Fredrik (Friedrich) Wilhelm Hildebrand was born on 3 September 1785 in Rathenow near Brandenburg and died on 8 January 1830 in Stockholm. He studied violin with Louis Spohr, with whom he also appeared in public concerts. In 1816 he was hired as first violinist with the Royal Court Orchestra, a post he held until his death. He was also one of Sweden’s first guitar virtuosos, composing mainly for this instrument.
A German background
Wilhelm Hildebrand was born under poor circumstances in Rathenow, Prussia and died unmarried and childless in Stockholm shortly before he would have turned 45. Although he had felt strongly drawn to music as a child and received some education in music, his father decided that he should study law at the University of Halle. But when the French army attacked the city, his father allowed him to go to Gotha to study music with the merely one and a half years older concertmaster and composer Louis Spohr (1784−1859).
In the summer of 1809, after two years of study, Spohr considered Hildebrand to be fully trained and encouraged him to continue his education on his own with the attentive study of other artists. On 5 October Hildebrand presented his farewell concert in Gotha. Shortly thereafter he gave a concert in Sondershausen (15 October) including Spohr’s notoriously difficult Violin Concerto no. 2 in D minor (1804), which was received with great admiration, although it was noted that he had adopted some of Spohr’s mannerisms.
Even during his time as a student, Wilhelm Hildebrand’s virtuosic playing inspired Spohr in 1808 to compose a Concertante for two violins and orchestra op. 48, which they performed together at the Royal National Theatre in Berlin on 11 January 1810. Spohr dedicated his Duets for two violins op. 9 (1808) to five of his students, including Hildebrand. In addition, Hildebrand is the only one of Spohr’s students to be mentioned at length and with great praise in his memoirs.
Royal Court Orchestra violinist and guitarist in Stockholm
Wilhelm Hildebrand signed a contract (in German) as first violinist with the Kungliga Hovkapellet (the Royal Court Orchestra) in Stockholm and worked as such from 1 October 1816 until his death in 1830. From 1820 he also received additional remuneration for assisting on ‘cittern and guitar.’ There was much confusion at the time regarding names of instruments, so this probably meant that Hildebrand played the same instrument as the Swedish songwriter and performer Carl Michael Bellman, namely the cister (similar to the cittern). Hildebrand performed as a soloist on both the violin and the guitar in Stockholm and he came to participate in the Stockholm music scene in several different ways. He also played second violin in the Kvartettsällskapet (the String Quartet Society) founded by the composer Johan Fredrik Berwald (1787−1861) in 1818 and active until 1824. ‘Two quartets were performed every evening. Participating in addition to Berwald were Mr Hildebrand (vn 2), (Edward) Lowe (vc.) and an amateur (va). Reviewers found the performance to be very good …’. (Quote from the History of the Kungliga Hovkapellet.)

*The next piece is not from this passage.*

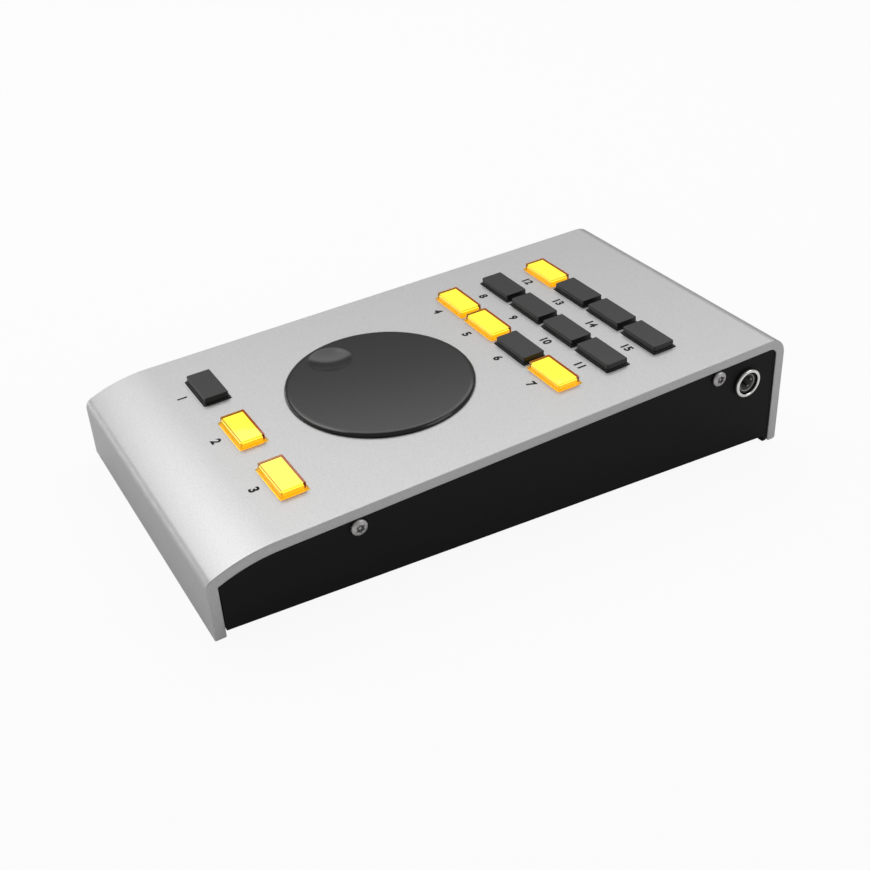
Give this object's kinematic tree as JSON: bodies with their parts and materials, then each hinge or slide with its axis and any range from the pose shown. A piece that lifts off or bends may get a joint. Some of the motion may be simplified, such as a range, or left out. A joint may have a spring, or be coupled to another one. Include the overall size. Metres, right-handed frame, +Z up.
{
  "type": "audio interface remote control",
  "caption": "Wedge-shaped desktop remote control with a bent aluminium cover, a flat jog wheel, backlit push keys and a jack socket in its side.",
  "frame": {"origin": "on the desk, under the middle of the remote control's bounding box", "axes": "+X to the user's right, +Y away from the user, +Z up"},
  "size_m": [0.108, 0.208, 0.0422],
  "materials": {
    "anodised_aluminium": "bead-blasted, clear anodised",
    "powder_coat": "fine matt black powder coat",
    "mill_aluminium": "as extruded",
    "steel": "zinc plated",
    "chrome": "bright nickel plate",
    "bronze": "turned",
    "rubber": "matt black",
    "wheel_plastic": "satin dark grey",
    "cap_dark": "smoked translucent, unlit",
    "cap_lit": "smoked translucent, lit amber from inside",
    "guide_dark": "milky light guide, unlit",
    "guide_lit": "milky light guide, lit yellow",
    "circuit_board": "green solder mask",
    "black_plastic": "moulded black nylon"
  },
  "bodies": {
    "housing": {"cover": "anodised_aluminium", "chassis": "powder_coat", "rail_front": "mill_aluminium", "rail_back": "mill_aluminium", "key_board": "circuit_board", "connector_board": "circuit_board", "board_spacer_left": "steel", "board_spacer_right": "steel", "encoder_body": "steel", "encoder_nut": "steel", "wheel_bearing": "bronze", "jack_body": "black_plastic", "jack_nut": "chrome", "cable_socket": "chrome", "side_screw_front_left": "steel", "side_screw_front_right": "steel", "side_screw_back_left": "steel", "side_screw_back_right": "steel", "board_screw_front_left": "steel", "board_screw_front_right": "steel", "board_screw_back_left": "steel", "board_screw_back_right": "steel", "foot_front_left": "rubber", "foot_front_right": "rubber", "foot_back_left": "rubber", "foot_back_right": "rubber"},
    "wheel": {"jog_wheel": "wheel_plastic", "wheel_clip": "steel", "encoder_shaft": "steel"},
    "key_01": {"key_01_cap": "cap_dark", "key_01_light": "guide_dark"},
    "key_02": {"key_02_cap": "cap_lit", "key_02_light": "guide_lit"},
    "key_03": {"key_03_cap": "cap_lit", "key_03_light": "guide_lit"},
    "key_04": {"key_04_cap": "cap_lit", "key_04_light": "guide_lit"},
    "key_05": {"key_05_cap": "cap_lit", "key_05_light": "guide_lit"},
    "key_06": {"key_06_cap": "cap_dark", "key_06_light": "guide_dark"},
    "key_07": {"key_07_cap": "cap_lit", "key_07_light": "guide_lit"},
    "key_08": {"key_08_cap": "cap_dark", "key_08_light": "guide_dark"},
    "key_09": {"key_09_cap": "cap_dark", "key_09_light": "guide_dark"},
    "key_10": {"key_10_cap": "cap_dark", "key_10_light": "guide_dark"},
    "key_11": {"key_11_cap": "cap_dark", "key_11_light": "guide_dark"},
    "key_12": {"key_12_cap": "cap_lit", "key_12_light": "guide_lit"},
    "key_13": {"key_13_cap": "cap_dark", "key_13_light": "guide_dark"},
    "key_14": {"key_14_cap": "cap_dark", "key_14_light": "guide_dark"},
    "key_15": {"key_15_cap": "cap_dark", "key_15_light": "guide_dark"}
  },
  "joints": [
    {"name": "wheel_turn", "type": "hinge", "parent": "housing", "child": "wheel", "pos_m": [0, -0.02278, 0.0328], "axis": [0, -0.0785, 0.9969], "continuous": true},
    {"name": "key_01_press", "type": "slide", "parent": "housing", "child": "key_01", "axis": [0, 0.0785, -0.9969], "range_m": [0, 0.001], "stiffness_N_per_m": 600, "springref_m": -0.0005},
    {"name": "key_02_press", "type": "slide", "parent": "housing", "child": "key_02", "axis": [0, 0.0785, -0.9969], "range_m": [0, 0.001], "stiffness_N_per_m": 600, "springref_m": -0.0005},
    {"name": "key_03_press", "type": "slide", "parent": "housing", "child": "key_03", "axis": [0, 0.0785, -0.9969], "range_m": [0, 0.001], "stiffness_N_per_m": 600, "springref_m": -0.0005},
    {"name": "key_04_press", "type": "slide", "parent": "housing", "child": "key_04", "axis": [0, 0.0785, -0.9969], "range_m": [0, 0.001], "stiffness_N_per_m": 600, "springref_m": -0.0005},
    {"name": "key_05_press", "type": "slide", "parent": "housing", "child": "key_05", "axis": [0, 0.0785, -0.9969], "range_m": [0, 0.001], "stiffness_N_per_m": 600, "springref_m": -0.0005},
    {"name": "key_06_press", "type": "slide", "parent": "housing", "child": "key_06", "axis": [0, 0.0785, -0.9969], "range_m": [0, 0.001], "stiffness_N_per_m": 600, "springref_m": -0.0005},
    {"name": "key_07_press", "type": "slide", "parent": "housing", "child": "key_07", "axis": [0, 0.0785, -0.9969], "range_m": [0, 0.001], "stiffness_N_per_m": 600, "springref_m": -0.0005},
    {"name": "key_08_press", "type": "slide", "parent": "housing", "child": "key_08", "axis": [0, 0.0785, -0.9969], "range_m": [0, 0.001], "stiffness_N_per_m": 600, "springref_m": -0.0005},
    {"name": "key_09_press", "type": "slide", "parent": "housing", "child": "key_09", "axis": [0, 0.0785, -0.9969], "range_m": [0, 0.001], "stiffness_N_per_m": 600, "springref_m": -0.0005},
    {"name": "key_10_press", "type": "slide", "parent": "housing", "child": "key_10", "axis": [0, 0.0785, -0.9969], "range_m": [0, 0.001], "stiffness_N_per_m": 600, "springref_m": -0.0005},
    {"name": "key_11_press", "type": "slide", "parent": "housing", "child": "key_11", "axis": [0, 0.0785, -0.9969], "range_m": [0, 0.001], "stiffness_N_per_m": 600, "springref_m": -0.0005},
    {"name": "key_12_press", "type": "slide", "parent": "housing", "child": "key_12", "axis": [0, 0.0785, -0.9969], "range_m": [0, 0.001], "stiffness_N_per_m": 600, "springref_m": -0.0005},
    {"name": "key_13_press", "type": "slide", "parent": "housing", "child": "key_13", "axis": [0, 0.0785, -0.9969], "range_m": [0, 0.001], "stiffness_N_per_m": 600, "springref_m": -0.0005},
    {"name": "key_14_press", "type": "slide", "parent": "housing", "child": "key_14", "axis": [0, 0.0785, -0.9969], "range_m": [0, 0.001], "stiffness_N_per_m": 600, "springref_m": -0.0005},
    {"name": "key_15_press", "type": "slide", "parent": "housing", "child": "key_15", "axis": [0, 0.0785, -0.9969], "range_m": [0, 0.001], "stiffness_N_per_m": 600, "springref_m": -0.0005}
  ]
}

Wilhelm Hildebrand was unique as a guitar soloist at this time, but he was not completely alone. Jöns Boman (1798−1849) was a colleague of his who also published arrangements of Bellman’s songs. Another was the German Carl von Gärtner (Charles de Gaertner) who appeared in Uppsala and Gothenburg, as well as in Vienna. In the Journal för guitarre, book 1, Hildebrand included a waltz by Gärtner. Gärtner also worked as a guitar teacher as evidenced by the dedication of his only separately published guitar work: Six Laendlers pour la Guitare composées et Dediés a Mademoiselle Dorothée de Engeström par son maître … (printed as op. 1 by Müller in Stockholm in 1823). Hildebrand dedicated several of his works to Miss Dorotea Anna Josefina von Engeström (born in Berlin in 1803, died in Toulon only twenty years old in 1823, the daughter of Foreign Prime Minister Count Lars von Engeström, married in 1821 to Dorothée de Stjerneld). She was evidently a promising young guitarist.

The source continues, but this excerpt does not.